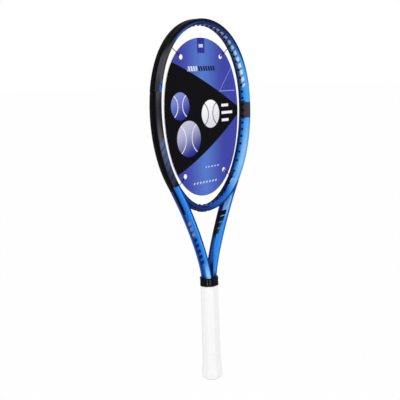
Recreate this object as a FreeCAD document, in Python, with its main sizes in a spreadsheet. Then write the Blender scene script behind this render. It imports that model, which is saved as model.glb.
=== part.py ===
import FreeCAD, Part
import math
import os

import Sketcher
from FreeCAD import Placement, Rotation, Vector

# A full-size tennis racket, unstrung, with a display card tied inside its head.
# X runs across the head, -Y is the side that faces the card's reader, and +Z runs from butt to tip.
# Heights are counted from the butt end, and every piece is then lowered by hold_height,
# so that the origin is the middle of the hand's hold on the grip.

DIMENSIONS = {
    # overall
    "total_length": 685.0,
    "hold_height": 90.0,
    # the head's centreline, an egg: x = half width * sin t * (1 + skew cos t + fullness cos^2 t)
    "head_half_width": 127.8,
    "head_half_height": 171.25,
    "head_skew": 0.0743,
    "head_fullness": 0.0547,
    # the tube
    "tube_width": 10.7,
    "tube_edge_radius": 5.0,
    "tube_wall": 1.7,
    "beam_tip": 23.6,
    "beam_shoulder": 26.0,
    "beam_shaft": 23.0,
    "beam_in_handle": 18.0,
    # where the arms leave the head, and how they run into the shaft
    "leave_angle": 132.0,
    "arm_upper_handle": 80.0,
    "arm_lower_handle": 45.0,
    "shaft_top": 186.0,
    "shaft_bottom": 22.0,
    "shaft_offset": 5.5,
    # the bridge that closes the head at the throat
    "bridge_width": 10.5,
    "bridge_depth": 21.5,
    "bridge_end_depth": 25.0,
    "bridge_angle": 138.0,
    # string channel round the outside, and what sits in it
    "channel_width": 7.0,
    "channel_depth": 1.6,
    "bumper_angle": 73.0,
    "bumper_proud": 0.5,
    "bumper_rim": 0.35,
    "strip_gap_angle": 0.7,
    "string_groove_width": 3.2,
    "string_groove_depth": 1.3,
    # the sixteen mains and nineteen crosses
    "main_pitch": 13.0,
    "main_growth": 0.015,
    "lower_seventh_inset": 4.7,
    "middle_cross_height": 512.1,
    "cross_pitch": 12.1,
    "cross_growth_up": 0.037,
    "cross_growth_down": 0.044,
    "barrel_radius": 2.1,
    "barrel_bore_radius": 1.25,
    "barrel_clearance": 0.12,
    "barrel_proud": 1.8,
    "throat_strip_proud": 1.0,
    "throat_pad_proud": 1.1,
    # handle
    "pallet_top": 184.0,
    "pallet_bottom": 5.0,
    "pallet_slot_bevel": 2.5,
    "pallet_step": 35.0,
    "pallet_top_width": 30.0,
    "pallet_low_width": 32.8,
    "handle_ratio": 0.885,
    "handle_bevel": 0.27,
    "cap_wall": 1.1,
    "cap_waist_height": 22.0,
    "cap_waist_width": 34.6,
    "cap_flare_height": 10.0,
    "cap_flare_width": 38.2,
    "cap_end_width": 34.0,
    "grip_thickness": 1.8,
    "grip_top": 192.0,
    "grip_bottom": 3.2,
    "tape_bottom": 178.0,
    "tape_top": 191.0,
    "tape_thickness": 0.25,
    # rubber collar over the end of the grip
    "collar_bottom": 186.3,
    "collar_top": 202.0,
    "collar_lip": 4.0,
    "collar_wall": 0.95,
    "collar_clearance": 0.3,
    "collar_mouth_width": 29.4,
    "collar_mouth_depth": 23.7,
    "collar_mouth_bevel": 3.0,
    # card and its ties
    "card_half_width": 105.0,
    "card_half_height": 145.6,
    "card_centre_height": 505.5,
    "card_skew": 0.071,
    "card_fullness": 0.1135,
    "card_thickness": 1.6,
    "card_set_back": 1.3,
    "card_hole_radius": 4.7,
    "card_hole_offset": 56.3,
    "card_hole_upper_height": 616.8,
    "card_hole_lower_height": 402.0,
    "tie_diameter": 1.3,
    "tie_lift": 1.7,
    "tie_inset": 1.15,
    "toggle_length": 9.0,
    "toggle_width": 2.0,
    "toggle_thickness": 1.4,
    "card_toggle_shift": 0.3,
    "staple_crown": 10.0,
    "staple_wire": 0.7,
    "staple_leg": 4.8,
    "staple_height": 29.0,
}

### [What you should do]
Among the lines of the material, find those that hold the word "with" and copy them.

### [The output]
Recreate this object as a FreeCAD document, in Python, with its main sizes in a spreadsheet. Then write the Blender scene script behind this render. It imports that model, which is saved as model.glb.
# A full-size tennis racket, unstrung, with a display card tied inside its head.